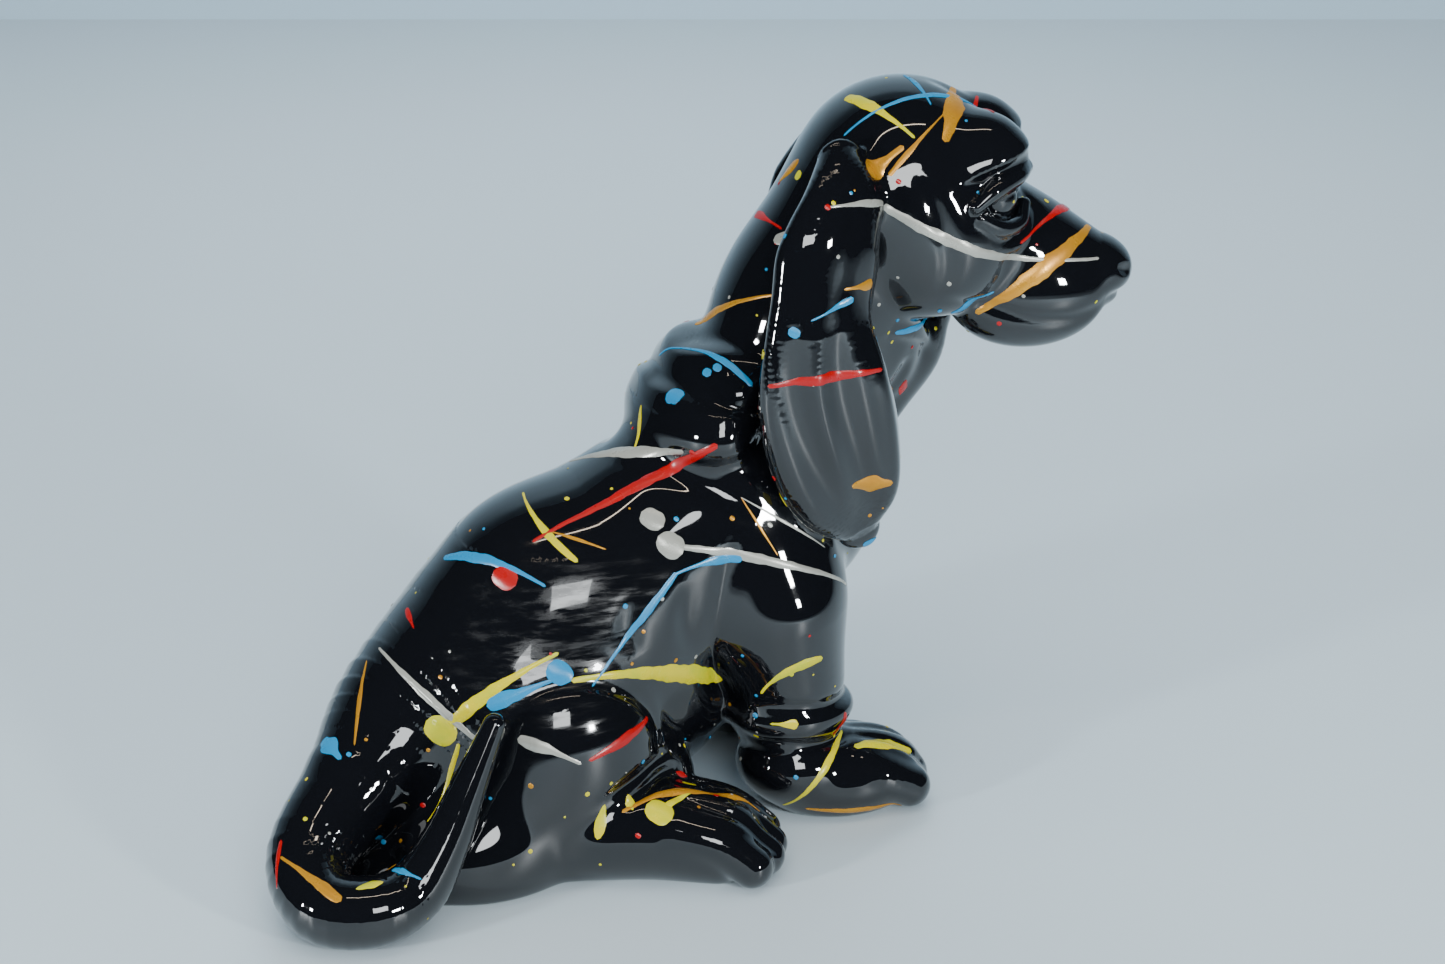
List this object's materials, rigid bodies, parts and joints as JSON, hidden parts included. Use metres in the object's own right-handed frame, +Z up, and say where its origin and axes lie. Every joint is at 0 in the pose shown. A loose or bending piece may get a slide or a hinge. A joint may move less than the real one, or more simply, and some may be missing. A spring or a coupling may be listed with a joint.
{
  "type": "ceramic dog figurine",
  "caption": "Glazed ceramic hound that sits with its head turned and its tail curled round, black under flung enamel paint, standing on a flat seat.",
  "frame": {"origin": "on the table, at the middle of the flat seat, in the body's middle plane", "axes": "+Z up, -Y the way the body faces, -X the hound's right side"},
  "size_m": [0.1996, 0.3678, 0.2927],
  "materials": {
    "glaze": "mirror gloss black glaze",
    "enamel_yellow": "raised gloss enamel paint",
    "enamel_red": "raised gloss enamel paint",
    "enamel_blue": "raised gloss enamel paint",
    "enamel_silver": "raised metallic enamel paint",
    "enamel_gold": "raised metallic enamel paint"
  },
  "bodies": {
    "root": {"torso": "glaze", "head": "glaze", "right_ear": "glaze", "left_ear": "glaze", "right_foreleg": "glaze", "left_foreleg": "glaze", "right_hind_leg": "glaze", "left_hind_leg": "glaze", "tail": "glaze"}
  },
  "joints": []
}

__________

■ **DIRECTION**
From the data above, extract every line in its exact form.

■ **SOLUTION TO THIS PROBLEM**
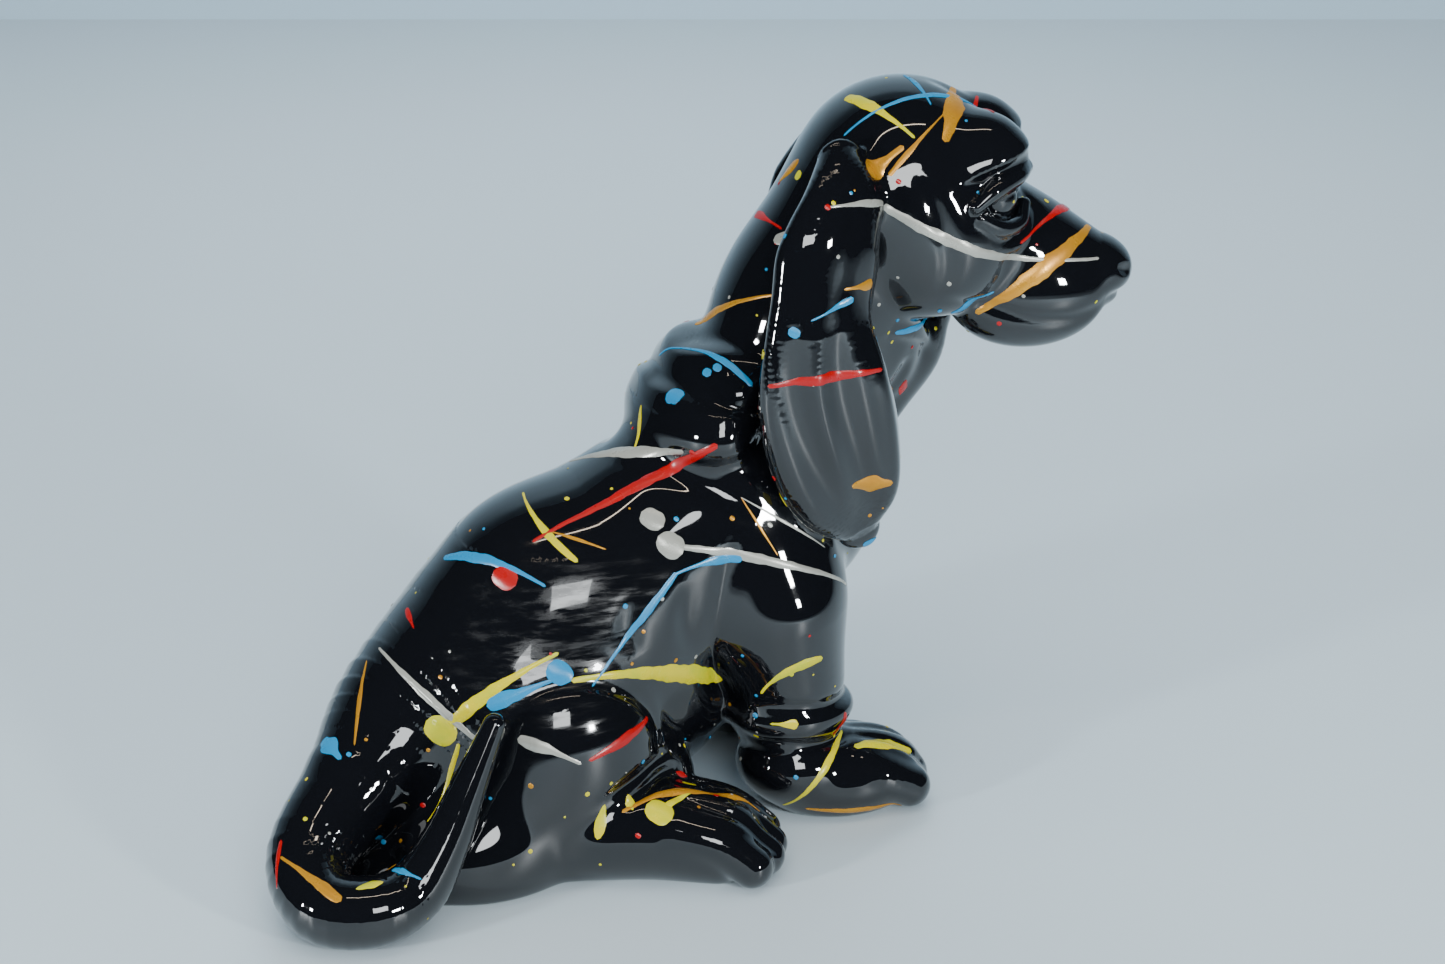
List this object's materials, rigid bodies, parts and joints as JSON, hidden parts included. Use metres in the object's own right-handed frame, +Z up, and say where its origin and axes lie. Every joint is at 0 in the pose shown. A loose or bending piece may get a slide or a hinge. A joint may move less than the real one, or more simply, and some may be missing. A spring or a coupling may be listed with a joint.
{
  "type": "ceramic dog figurine",
  "caption": "Glazed ceramic hound that sits with its head turned and its tail curled round, black under flung enamel paint, standing on a flat seat.",
  "frame": {"origin": "on the table, at the middle of the flat seat, in the body's middle plane", "axes": "+Z up, -Y the way the body faces, -X the hound's right side"},
  "size_m": [0.1996, 0.3678, 0.2927],
  "materials": {
    "glaze": "mirror gloss black glaze",
    "enamel_yellow": "raised gloss enamel paint",
    "enamel_red": "raised gloss enamel paint",
    "enamel_blue": "raised gloss enamel paint",
    "enamel_silver": "raised metallic enamel paint",
    "enamel_gold": "raised metallic enamel paint"
  },
  "bodies": {
    "root": {"torso": "glaze", "head": "glaze", "right_ear": "glaze", "left_ear": "glaze", "right_foreleg": "glaze", "left_foreleg": "glaze", "right_hind_leg": "glaze", "left_hind_leg": "glaze", "tail": "glaze"}
  },
  "joints": []
}